One character emerges, Jacky, as a Native slave on the run. He was taken from his family at such a young age, he doesn’t remember where his “home” is – he just knows it can’t be with the callous and cruel Settlers. His journey, on foot, across the country and his attempts to find his true home link all of the other characters across Terra Nullius together. They include a woman who knows no life other than that of the refugee camp in which she has grown up, the cruel Settler nun who resents and tortures the child Natives in her care, a colonial administrator known as the Devil, and a Settler who recognises the humanity of the Natives he massacres and abandons his people to join his supposed foes.

The big shift comes in Chapter 10. It’s simultaneously obvious (anyone who’s heard about Terra Nullius from a review like this one, or even simply read the blurb, knows it’s coming), and not well foreshadowed in the text. I would’ve liked Coleman to sow a few more seeds before reaping.

In essence, what Coleman has thus far let the reader believe is a historical novel – depicting the genocide of the First Nations people of Australia after the colonisers invaded – is actually set towards the end of the 21st century.

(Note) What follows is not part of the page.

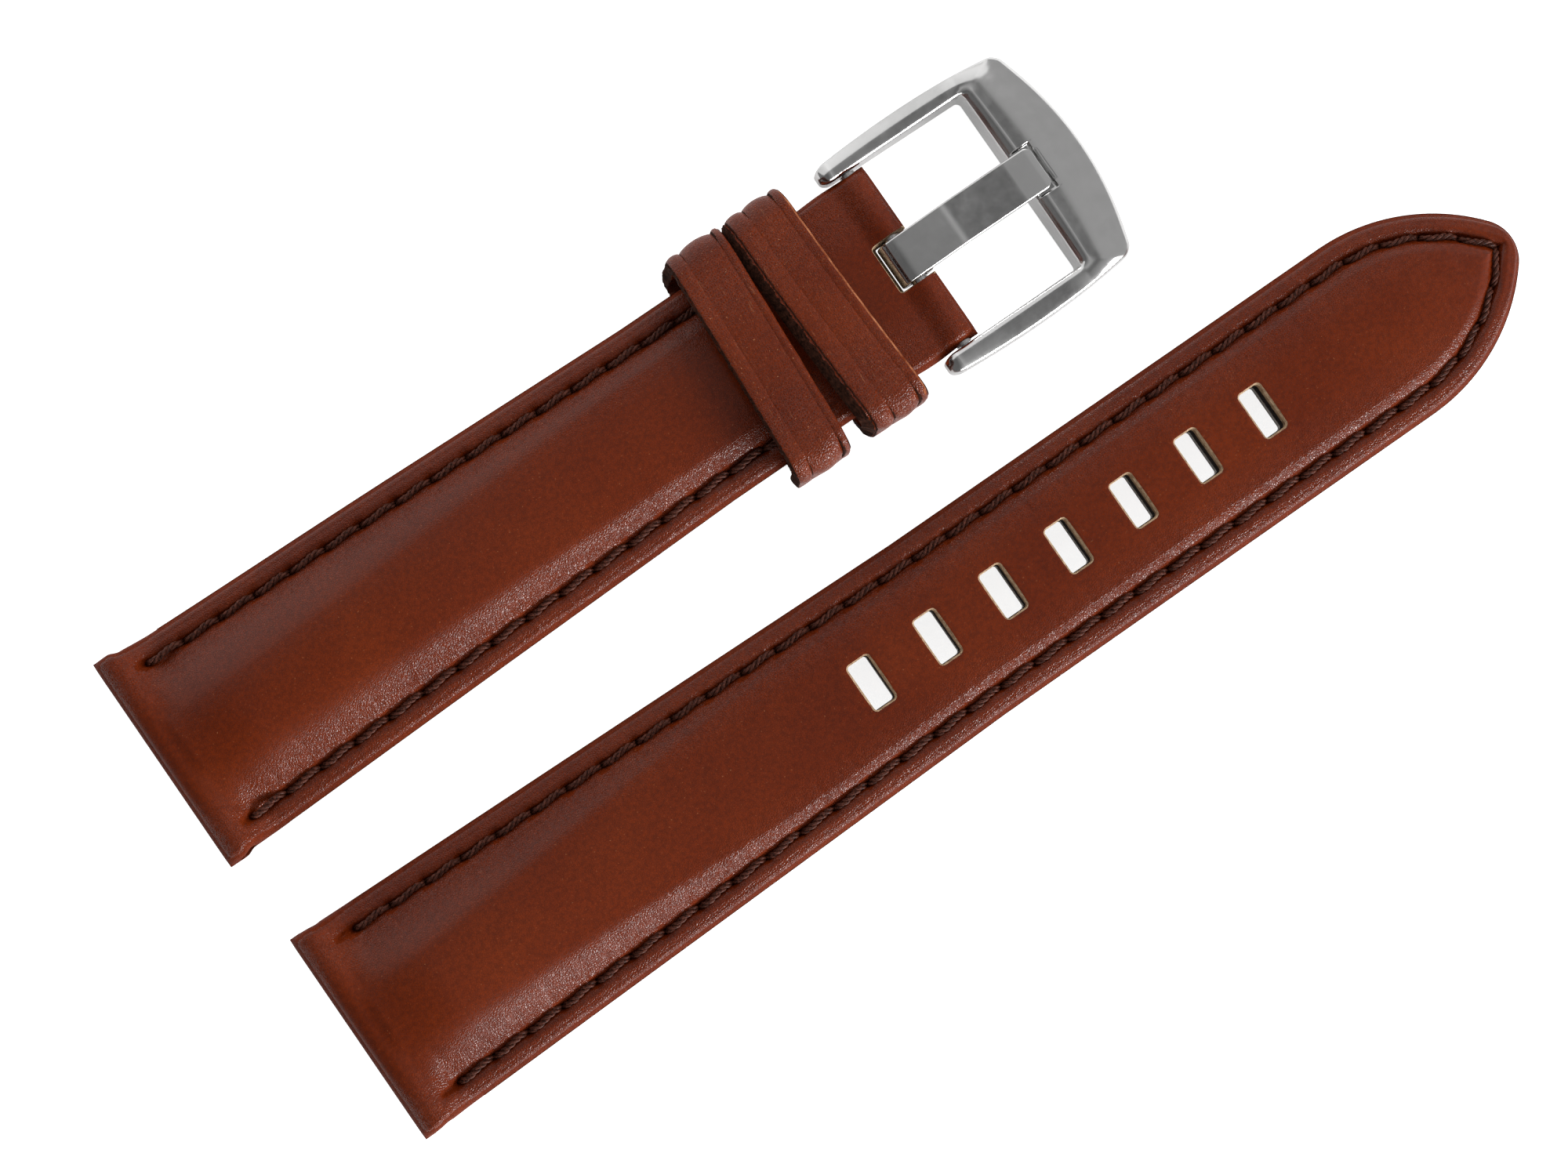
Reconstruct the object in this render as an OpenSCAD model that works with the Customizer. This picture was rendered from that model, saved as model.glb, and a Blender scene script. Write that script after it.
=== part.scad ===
// Padded leather watch strap with a tongue buckle, its two halves laid flat side by side.
// X runs along the strap away from the watch, Y across it and Z up from the table.
// The origin is the middle of the buckle half's lug bore, on the axis of its spring bar.

/* [Strap outline] */
// Width of both halves at the watch
lug_w = 19.8; // [17.5:0.1:24]
// Width of both halves past the taper
body_w = 17.4; // [15:0.1:19]
// Leather length of the buckle half, roll to roll
short_l = 77; // [72:0.5:90]
// Leather length of the hole half, roll to point
long_l = 120; // [114:0.5:140]
// Length of the taper on the buckle half
short_taper_l = 50; // [35:1:55]
// Length of the taper on the hole half
long_taper_l = 58; // [40:1:70]
// How far each corner of a lug end flares out
lug_flare = 0.3; // [0:0.05:0.6]
// Length of that flare
lug_flare_l = 2.4; // [1.5:0.1:4]
// Radius of the two side curves of the pointed tip
tip_side_r = 18.2; // [15:0.1:26]
// Radius of the rounded point
tip_nose_r = 3.5; // [2:0.1:5]
// Distance between the centre lines of the halves as they lie
pair_pitch = 27.9; // [26:0.1:60]
// How far the hole half is shifted along X
pair_shift = 0.6; // [-5:0.1:10]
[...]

The “Natives” are human beings, of all colours and creeds, while the “Settlers” are an alien species that have invaded our home planet. For me, it evokes The Handmaid’s Tale and The Testaments – a post-apocalyptic world that is jarringly familiar.

An under-realised haunting aspect of Terra Nullius is the fact that no one is coming to save us. There is no salvation for the Natives. The few that survive the invasion aren’t home free; they’re scavenging, scrabbling to survive in a world completely and irrevocably changed. In that respect, it’s not only a metaphor for invasion – it’s climate change, it’s capitalism, it’s even a global pandemic.

As critical history, Terra Nullius works, but as literature it feels a little shallow. Even with the exceptions-to-the-rule, the handful of Settlers who are horrified by what their people inflict upon the Natives, the story still leans heavily on a Bad Settlers v. Good Natives binary. That may be all too true, but it doesn’t necessarily make for good fiction on its own. The familiar colonial atrocities are enough to shock and horrify, but I struggled to see a narrative drive beyond “look how terrible this is”.

I think Terra Nullius might have worked better if the metaphor had been explicit from the start. Instead of the Chapter 10 “gotchya” moment, Coleman could have placed us in her “dystopia” from the beginning and let the title make the parallels. Of course, this might not have worked for an international market (who presumably weren’t taught the abuses of terra nullius in high school or university), but for me it would’ve made for a better reading experience. As it stands, Terra Nullius seems to me a great premise that isn’t fully realised, an interesting idea forced to compensate for the absence of story.

If you’d like to read a First Nations perspective on Terra Nullius – and I highly recommend that you do – you should definitely start with Alison Whittaker’s review for Sydney Review of Books.